* begin SUPPLIED MATERIAL *

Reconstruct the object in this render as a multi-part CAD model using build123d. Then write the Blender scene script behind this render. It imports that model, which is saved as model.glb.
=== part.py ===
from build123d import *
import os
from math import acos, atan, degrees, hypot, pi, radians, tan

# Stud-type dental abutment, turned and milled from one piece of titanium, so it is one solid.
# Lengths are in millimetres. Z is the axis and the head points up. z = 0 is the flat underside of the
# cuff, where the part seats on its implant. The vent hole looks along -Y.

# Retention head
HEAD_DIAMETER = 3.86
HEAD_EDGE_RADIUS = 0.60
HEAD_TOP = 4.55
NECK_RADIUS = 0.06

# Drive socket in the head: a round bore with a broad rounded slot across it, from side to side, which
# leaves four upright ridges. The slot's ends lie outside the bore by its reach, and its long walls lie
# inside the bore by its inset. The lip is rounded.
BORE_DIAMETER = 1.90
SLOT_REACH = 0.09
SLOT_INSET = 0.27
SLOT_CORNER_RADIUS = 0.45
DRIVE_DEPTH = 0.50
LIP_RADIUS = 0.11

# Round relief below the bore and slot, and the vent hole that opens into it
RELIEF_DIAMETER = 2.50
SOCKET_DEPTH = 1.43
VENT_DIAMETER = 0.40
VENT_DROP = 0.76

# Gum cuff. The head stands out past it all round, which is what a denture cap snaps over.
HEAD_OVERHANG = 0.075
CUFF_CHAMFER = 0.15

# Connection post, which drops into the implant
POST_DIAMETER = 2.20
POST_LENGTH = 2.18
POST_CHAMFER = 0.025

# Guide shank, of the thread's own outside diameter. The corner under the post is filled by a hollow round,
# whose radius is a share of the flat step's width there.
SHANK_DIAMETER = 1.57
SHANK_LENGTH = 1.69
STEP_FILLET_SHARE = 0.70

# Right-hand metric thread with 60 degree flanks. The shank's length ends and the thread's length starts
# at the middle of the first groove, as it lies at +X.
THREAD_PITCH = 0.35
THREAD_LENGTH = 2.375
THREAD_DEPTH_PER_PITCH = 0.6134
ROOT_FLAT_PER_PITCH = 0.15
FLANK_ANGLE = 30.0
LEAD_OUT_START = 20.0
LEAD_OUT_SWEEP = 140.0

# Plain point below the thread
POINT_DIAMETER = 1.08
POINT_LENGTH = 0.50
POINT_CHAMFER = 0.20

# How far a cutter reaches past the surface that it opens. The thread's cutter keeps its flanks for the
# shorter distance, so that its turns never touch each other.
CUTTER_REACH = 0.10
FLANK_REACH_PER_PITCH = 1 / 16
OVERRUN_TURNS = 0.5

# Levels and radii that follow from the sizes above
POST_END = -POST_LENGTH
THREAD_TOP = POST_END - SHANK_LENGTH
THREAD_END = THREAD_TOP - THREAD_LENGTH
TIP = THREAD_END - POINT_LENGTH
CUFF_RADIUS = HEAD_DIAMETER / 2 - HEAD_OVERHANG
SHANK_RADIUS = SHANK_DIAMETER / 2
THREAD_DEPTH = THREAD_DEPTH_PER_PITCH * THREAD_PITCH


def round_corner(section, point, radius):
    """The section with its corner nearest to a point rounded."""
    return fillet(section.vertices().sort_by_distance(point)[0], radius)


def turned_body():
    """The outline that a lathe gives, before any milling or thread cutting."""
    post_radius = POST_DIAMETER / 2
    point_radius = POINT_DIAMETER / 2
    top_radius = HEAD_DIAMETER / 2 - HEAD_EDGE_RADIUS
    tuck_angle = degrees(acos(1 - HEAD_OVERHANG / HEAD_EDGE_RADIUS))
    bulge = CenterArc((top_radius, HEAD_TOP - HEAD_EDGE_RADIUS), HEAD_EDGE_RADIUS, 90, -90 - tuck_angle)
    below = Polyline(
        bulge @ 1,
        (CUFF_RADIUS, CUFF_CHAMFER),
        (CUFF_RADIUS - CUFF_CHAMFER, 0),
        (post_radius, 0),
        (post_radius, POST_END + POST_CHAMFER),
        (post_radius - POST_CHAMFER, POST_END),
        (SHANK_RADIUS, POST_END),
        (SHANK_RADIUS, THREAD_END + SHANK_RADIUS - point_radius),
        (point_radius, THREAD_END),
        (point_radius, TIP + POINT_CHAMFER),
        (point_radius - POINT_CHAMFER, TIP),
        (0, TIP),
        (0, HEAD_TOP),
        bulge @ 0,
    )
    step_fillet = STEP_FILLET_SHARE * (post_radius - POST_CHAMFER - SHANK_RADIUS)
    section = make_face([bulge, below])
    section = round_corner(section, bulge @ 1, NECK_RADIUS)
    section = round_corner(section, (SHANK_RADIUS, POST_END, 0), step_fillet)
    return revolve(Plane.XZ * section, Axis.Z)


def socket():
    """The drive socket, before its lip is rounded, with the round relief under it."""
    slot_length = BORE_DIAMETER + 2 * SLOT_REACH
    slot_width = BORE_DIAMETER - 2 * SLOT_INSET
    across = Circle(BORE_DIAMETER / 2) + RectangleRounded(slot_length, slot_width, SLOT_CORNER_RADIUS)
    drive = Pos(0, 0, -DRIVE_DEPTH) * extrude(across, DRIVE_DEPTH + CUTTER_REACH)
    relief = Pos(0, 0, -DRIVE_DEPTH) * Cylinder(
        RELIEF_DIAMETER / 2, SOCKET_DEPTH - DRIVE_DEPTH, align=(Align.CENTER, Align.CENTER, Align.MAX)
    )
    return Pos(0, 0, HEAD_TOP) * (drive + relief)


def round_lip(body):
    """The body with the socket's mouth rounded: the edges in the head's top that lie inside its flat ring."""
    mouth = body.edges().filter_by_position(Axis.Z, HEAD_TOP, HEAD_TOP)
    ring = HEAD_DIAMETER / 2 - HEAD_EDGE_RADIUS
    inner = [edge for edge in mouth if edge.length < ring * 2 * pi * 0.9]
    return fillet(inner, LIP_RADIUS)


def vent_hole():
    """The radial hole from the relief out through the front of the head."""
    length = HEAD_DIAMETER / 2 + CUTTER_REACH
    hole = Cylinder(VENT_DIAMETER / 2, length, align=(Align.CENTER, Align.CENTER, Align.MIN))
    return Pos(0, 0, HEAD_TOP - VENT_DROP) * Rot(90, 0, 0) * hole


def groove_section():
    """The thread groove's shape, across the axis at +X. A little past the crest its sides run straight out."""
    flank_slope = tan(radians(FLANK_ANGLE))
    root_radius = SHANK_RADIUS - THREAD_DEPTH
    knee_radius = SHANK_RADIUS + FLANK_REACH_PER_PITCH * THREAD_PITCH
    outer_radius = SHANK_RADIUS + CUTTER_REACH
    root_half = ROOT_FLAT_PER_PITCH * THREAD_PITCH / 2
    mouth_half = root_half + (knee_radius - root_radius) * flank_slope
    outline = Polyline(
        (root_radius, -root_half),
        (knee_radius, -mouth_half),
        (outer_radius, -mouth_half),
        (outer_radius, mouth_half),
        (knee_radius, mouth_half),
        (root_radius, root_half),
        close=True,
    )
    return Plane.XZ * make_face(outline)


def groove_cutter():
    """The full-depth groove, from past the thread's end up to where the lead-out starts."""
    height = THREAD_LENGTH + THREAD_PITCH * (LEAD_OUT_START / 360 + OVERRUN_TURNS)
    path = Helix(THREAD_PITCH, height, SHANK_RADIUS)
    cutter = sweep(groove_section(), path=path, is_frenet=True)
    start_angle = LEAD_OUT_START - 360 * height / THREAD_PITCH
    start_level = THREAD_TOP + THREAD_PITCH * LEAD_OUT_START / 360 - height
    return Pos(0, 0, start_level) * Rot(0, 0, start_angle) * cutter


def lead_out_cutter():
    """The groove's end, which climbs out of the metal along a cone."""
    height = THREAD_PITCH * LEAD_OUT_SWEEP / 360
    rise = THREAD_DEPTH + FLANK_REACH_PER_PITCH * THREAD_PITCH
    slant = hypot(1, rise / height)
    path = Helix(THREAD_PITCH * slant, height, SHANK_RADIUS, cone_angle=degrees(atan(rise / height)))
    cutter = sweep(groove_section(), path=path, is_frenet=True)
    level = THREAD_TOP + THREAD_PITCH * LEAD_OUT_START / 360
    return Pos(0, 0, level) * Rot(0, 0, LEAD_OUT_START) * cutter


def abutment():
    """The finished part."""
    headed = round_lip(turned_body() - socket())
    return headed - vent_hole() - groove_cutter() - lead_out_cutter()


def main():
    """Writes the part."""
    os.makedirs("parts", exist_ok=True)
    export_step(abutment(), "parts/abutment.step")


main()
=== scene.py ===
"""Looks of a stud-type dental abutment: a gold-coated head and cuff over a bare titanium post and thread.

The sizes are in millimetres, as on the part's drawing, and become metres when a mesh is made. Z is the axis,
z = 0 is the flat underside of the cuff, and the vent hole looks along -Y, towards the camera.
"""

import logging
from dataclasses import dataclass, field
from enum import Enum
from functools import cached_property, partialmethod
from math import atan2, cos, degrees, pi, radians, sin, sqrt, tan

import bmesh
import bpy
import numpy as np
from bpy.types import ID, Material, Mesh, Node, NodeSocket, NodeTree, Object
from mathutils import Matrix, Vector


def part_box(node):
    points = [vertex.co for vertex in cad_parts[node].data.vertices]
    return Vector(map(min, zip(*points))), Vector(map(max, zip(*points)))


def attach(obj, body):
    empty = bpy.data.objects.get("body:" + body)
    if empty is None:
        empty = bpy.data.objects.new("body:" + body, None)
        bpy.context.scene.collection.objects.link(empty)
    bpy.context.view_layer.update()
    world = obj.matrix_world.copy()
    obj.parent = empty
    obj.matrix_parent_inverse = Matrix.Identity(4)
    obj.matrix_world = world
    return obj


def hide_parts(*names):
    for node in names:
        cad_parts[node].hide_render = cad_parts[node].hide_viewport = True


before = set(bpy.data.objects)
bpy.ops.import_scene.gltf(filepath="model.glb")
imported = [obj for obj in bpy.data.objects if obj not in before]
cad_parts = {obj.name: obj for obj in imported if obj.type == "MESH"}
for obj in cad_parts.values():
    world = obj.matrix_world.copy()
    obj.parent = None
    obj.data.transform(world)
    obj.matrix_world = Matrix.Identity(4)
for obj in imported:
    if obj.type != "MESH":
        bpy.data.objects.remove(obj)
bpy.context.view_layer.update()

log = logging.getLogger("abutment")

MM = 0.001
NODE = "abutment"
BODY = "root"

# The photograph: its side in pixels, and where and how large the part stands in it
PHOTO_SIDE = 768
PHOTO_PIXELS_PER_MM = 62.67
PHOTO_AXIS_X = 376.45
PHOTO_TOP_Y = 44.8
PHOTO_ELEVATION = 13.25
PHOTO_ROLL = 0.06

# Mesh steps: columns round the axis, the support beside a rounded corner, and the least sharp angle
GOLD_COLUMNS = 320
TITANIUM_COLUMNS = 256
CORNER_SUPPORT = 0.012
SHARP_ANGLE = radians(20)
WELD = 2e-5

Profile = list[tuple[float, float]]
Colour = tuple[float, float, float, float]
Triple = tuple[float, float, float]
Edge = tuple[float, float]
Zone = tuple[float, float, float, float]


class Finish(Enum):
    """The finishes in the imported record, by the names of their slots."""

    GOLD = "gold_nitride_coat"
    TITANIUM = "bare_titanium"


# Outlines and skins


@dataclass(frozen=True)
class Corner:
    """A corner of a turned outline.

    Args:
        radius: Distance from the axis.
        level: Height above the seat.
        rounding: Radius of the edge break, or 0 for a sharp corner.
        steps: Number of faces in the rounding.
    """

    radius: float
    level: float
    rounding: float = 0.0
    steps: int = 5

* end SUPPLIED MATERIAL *
* begin SUPPLIED MATERIAL *

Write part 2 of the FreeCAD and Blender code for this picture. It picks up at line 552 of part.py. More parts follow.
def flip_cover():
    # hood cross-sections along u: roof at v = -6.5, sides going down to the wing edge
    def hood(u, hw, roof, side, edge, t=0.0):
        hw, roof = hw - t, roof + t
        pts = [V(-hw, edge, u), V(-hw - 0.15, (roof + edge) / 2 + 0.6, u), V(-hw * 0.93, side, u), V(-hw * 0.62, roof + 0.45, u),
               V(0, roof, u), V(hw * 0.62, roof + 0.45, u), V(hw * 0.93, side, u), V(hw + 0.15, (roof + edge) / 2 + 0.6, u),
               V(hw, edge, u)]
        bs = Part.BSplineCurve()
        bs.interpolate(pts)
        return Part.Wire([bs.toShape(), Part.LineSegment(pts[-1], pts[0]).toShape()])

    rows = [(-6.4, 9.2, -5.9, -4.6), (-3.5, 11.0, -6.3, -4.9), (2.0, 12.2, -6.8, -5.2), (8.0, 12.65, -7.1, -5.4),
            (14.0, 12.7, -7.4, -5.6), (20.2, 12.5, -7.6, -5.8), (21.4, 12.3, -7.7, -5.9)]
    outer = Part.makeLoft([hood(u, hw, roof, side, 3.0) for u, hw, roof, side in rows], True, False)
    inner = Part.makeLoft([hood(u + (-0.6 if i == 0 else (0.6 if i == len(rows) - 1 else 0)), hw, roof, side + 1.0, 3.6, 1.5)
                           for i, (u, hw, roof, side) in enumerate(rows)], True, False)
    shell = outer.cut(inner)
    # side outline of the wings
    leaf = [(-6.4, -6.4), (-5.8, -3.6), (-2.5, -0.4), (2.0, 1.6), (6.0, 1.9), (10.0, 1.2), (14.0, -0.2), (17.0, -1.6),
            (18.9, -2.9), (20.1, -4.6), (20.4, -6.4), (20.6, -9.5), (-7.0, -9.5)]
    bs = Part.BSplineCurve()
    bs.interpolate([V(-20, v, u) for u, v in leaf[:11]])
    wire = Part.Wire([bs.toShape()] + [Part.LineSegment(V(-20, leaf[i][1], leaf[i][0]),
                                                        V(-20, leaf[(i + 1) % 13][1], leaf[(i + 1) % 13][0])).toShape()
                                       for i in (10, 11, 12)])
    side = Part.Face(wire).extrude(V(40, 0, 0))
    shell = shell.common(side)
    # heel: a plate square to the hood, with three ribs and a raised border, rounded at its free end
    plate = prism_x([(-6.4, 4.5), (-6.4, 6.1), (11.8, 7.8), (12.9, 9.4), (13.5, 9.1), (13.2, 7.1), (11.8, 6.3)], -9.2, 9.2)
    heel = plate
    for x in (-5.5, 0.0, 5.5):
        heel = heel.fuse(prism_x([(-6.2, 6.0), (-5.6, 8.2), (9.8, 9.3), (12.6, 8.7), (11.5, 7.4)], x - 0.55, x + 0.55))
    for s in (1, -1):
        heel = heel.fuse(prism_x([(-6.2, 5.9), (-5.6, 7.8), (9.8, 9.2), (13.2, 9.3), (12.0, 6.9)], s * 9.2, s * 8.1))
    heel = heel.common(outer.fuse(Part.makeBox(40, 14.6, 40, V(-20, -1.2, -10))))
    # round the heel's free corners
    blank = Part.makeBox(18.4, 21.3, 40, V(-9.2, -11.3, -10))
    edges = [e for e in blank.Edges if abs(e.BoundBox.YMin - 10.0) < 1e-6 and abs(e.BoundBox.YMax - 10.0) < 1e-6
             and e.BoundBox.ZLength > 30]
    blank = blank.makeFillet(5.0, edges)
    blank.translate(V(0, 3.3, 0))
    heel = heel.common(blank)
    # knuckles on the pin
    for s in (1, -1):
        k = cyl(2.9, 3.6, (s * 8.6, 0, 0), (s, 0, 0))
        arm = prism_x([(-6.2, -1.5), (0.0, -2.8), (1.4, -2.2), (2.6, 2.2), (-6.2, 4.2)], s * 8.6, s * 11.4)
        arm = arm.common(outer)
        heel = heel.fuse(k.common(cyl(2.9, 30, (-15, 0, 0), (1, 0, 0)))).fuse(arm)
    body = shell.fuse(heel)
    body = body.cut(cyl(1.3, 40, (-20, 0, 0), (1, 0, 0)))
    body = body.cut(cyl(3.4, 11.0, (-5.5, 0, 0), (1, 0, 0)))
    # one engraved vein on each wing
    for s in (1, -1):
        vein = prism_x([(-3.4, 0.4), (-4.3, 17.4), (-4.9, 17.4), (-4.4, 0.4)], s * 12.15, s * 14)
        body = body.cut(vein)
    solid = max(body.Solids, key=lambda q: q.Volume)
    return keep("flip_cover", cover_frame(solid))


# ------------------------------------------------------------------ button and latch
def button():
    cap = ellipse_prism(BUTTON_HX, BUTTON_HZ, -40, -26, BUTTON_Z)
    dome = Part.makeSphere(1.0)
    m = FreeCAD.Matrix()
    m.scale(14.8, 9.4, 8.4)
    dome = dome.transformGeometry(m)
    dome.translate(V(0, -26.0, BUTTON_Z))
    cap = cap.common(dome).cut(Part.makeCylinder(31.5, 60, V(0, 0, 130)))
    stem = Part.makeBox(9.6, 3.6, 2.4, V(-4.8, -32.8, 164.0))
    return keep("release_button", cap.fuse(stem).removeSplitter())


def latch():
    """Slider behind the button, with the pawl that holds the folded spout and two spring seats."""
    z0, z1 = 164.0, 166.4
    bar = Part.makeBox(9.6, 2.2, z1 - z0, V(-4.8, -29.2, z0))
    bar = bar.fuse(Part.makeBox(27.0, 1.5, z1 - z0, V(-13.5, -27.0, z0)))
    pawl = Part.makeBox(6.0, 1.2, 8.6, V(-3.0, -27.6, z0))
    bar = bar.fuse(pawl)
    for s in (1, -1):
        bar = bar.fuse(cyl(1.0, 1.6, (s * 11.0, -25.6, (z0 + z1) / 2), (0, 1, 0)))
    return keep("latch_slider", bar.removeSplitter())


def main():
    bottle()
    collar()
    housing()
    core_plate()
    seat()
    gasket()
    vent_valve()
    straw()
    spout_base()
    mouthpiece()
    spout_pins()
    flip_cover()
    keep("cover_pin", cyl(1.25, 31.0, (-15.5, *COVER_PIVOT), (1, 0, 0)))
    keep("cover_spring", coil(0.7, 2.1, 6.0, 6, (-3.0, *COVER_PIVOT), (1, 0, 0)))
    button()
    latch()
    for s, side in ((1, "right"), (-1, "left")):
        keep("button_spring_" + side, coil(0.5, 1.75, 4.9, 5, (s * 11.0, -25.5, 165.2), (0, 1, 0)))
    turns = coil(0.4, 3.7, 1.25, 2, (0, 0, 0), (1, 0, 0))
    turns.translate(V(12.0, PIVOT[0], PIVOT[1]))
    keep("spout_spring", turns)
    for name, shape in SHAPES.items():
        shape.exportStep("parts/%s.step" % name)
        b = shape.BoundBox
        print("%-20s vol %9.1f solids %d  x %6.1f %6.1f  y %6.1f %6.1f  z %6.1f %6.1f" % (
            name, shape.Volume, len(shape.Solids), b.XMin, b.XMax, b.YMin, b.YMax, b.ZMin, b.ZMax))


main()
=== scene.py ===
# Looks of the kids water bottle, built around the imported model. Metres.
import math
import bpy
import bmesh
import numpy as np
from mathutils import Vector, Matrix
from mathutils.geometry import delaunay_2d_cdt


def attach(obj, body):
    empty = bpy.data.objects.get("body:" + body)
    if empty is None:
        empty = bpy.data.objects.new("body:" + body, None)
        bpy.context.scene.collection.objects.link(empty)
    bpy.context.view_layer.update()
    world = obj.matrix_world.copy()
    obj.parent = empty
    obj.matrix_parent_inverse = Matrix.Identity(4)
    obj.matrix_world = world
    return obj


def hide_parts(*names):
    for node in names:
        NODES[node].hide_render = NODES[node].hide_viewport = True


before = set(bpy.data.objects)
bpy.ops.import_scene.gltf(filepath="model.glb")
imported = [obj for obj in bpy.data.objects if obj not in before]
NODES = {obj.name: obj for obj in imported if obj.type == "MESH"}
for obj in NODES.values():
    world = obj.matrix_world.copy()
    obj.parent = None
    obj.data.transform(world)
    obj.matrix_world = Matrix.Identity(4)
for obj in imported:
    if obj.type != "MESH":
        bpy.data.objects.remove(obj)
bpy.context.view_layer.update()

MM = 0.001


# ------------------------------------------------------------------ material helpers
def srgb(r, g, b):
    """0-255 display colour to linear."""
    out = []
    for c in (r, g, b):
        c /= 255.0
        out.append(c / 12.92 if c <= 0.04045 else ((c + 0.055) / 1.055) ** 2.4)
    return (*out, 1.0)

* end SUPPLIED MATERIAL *
* begin SUPPLIED MATERIAL *

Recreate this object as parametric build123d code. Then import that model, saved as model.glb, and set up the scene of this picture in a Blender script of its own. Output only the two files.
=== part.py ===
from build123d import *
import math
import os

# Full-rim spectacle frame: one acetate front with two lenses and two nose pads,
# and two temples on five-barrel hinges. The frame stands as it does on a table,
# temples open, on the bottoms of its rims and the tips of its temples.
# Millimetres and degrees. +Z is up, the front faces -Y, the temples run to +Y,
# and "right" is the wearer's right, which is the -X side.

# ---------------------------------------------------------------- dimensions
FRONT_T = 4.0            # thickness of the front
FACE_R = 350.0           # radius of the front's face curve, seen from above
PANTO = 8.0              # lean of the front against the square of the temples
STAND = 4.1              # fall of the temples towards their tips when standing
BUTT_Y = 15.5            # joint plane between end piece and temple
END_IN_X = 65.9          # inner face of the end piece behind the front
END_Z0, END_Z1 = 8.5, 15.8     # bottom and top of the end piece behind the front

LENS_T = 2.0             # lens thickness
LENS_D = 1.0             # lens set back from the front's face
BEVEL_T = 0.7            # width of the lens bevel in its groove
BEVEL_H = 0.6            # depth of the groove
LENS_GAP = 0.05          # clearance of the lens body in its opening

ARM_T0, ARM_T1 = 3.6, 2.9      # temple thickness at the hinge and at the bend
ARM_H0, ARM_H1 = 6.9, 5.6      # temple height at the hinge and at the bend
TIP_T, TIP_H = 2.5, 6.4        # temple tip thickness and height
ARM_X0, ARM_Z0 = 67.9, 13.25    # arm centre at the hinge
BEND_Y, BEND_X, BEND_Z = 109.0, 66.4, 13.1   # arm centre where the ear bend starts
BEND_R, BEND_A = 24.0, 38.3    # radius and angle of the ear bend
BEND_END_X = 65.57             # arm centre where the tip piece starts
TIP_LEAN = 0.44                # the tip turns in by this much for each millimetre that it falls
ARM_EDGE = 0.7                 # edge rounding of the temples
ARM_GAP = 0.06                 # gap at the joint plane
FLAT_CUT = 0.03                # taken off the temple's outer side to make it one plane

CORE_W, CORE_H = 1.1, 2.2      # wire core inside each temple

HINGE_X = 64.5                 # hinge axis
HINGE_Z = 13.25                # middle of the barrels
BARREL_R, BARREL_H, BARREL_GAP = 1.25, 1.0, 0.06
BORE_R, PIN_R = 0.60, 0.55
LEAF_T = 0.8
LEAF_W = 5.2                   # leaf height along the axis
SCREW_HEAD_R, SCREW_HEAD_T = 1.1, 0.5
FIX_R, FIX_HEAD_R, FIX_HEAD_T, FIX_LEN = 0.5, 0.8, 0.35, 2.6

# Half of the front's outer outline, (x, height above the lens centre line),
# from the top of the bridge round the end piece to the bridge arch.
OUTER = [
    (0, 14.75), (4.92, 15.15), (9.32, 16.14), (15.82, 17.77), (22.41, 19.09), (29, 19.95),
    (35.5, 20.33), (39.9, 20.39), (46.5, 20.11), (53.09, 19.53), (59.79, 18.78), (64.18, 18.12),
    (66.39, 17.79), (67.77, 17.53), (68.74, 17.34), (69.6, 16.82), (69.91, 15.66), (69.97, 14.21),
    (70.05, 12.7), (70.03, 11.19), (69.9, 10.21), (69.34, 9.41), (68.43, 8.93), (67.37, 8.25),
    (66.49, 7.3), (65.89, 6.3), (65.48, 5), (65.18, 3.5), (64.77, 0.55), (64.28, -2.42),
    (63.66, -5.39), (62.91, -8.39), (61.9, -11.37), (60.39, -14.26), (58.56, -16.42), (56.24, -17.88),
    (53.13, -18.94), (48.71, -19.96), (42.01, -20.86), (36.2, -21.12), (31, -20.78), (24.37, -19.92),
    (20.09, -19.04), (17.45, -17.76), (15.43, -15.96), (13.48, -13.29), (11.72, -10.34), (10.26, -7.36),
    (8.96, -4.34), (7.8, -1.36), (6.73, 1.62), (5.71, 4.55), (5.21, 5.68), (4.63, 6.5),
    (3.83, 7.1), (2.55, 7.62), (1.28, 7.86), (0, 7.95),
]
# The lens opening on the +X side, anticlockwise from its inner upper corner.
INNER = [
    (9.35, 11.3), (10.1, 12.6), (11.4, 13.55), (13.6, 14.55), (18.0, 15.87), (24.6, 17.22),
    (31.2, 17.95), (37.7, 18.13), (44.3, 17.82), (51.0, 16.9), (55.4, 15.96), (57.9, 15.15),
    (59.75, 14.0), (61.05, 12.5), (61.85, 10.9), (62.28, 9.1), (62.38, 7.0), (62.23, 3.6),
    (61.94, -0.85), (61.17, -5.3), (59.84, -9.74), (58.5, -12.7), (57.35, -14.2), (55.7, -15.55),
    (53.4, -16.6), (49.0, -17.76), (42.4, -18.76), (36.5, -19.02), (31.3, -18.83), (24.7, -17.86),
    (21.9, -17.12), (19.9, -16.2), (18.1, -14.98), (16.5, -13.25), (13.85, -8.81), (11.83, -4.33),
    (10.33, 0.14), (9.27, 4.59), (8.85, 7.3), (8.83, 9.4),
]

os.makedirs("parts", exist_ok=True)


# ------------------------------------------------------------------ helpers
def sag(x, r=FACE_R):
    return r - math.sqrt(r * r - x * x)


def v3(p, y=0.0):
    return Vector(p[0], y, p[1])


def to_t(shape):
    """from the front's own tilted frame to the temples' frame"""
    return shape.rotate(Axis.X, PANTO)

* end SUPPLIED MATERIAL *

§ REQUIRED TASK:
From the line with "slant = hypot(1, rise / height)" through the line with "zip(*points))), Vector(map(max, zip(*points)))", repeat every line exactly, both ends included, and nothing outside that range.

§ WRITTEN ANSWER:
    slant = hypot(1, rise / height)
    path = Helix(THREAD_PITCH * slant, height, SHANK_RADIUS, cone_angle=degrees(atan(rise / height)))
    cutter = sweep(groove_section(), path=path, is_frenet=True)
    level = THREAD_TOP + THREAD_PITCH * LEAD_OUT_START / 360
    return Pos(0, 0, level) * Rot(0, 0, LEAD_OUT_START) * cutter


def abutment():
    """The finished part."""
    headed = round_lip(turned_body() - socket())
    return headed - vent_hole() - groove_cutter() - lead_out_cutter()


def main():
    """Writes the part."""
    os.makedirs("parts", exist_ok=True)
    export_step(abutment(), "parts/abutment.step")


main()
=== scene.py ===
"""Looks of a stud-type dental abutment: a gold-coated head and cuff over a bare titanium post and thread.

The sizes are in millimetres, as on the part's drawing, and become metres when a mesh is made. Z is the axis,
z = 0 is the flat underside of the cuff, and the vent hole looks along -Y, towards the camera.
"""

import logging
from dataclasses import dataclass, field
from enum import Enum
from functools import cached_property, partialmethod
from math import atan2, cos, degrees, pi, radians, sin, sqrt, tan

import bmesh
import bpy
import numpy as np
from bpy.types import ID, Material, Mesh, Node, NodeSocket, NodeTree, Object
from mathutils import Matrix, Vector


def part_box(node):
    points = [vertex.co for vertex in cad_parts[node].data.vertices]
    return Vector(map(min, zip(*points))), Vector(map(max, zip(*points)))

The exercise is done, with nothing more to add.